2017-01-21 17:34:00
Wojciech Staniec

Tunezja pokonana. Polska zagra o 17. miejsce

To nie był wielki mecz reprezentacji Polski, ale co najważniejsze wygrany. "Biało-czerwoni" po pierwszej połowie prowadzili z Tunezją 15:11, a ostatecznie wygrali 28:26. W poniedziałek podopieczni Tałanta Dujszebajewa zagrają o 17. miejsce mistrzostw świata.

Przed tym meczem doszło do jednej zmiany w kadrze Polski. Kontuzjowanego Macieja Gębalę (ma problem z palcem u ręki - jeszcze nie wiadomo jak poważny) zastąpił Mateusz Morawski. Nasza drużyna mecze fazy grupowej rozgrywali w Nantes, a teraz na Puchar Prezydenta przenieśli się do Brestu.

Początek meczu był bardzo ospały. Obie drużyny były niedokładne i popełniały sporo błędów. Sporym atutem Polaków była skuteczność, bo w ciągu pierwszy siedemnastu minut tylko ich dwa rzuty nie zamieniły się w gola. Dobrze spisywał się w polskiej bramce Adam Malcher, a Polska w tym momencie prowadziła 7:6.

Później Polacy poprawili grę w obronię. Na środku rozegrała pojawił się Mateusz Jachlewski. Podopieczni Tałanta Dujszebajewa schodzili na przerwę prowadząc 15:11.

Druga połowa zaczęła się kiepsko dla naszej drużyny i w 41. minucie Tunezyjczycy doprowadzili do remisu 19:19. Kilka chwil później na prowadzenie wyszli zawodnicy z Afryki, a w tym momencie gra "Biało-czerwonych" totalnie się posypała, największym problemem była skuteczność. 

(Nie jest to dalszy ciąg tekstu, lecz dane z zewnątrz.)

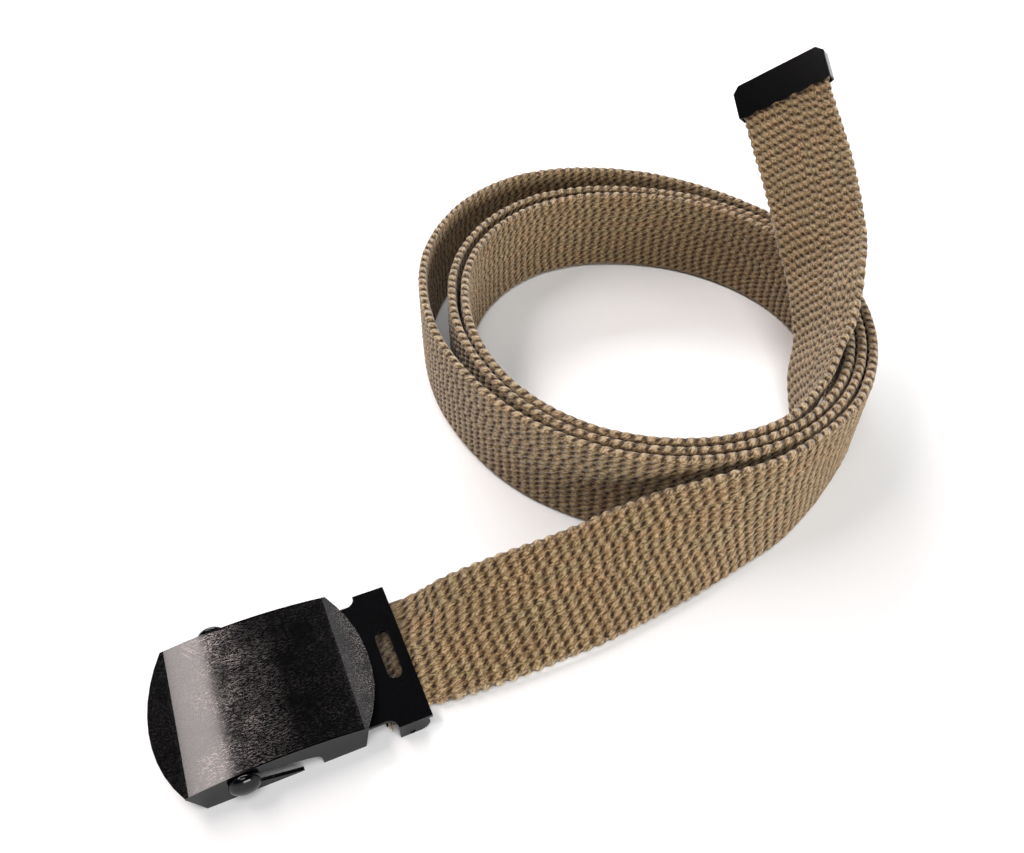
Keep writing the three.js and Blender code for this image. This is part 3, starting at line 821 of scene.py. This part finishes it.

Później jednak Polacy wrócili na odpowiednie tory i ostatecznie wygrali 28:26.

Dzięki temu zwycięstwu Polska zagra o 17. miejsce mistrzostw świata (ten mecz zostanie rozegrany w poniedziałek, 23 stycznia o godzinie 20:00). "Biało-czerwoni" rywala poznają po niedzielnym meczu Argentyny i Arabii Saudyjskiej. 

Polska - Tunezja 28:26 (15:11)

Polska: Malcher - Daćko 2, Łyżwa, Krajewski 9, Niewrzawa, Walczak, Moryto 4, Daszek 3, M. Gębala, Przybylski 2, Paczkowski 4, T. Gębala 3, Chrapkowski 1.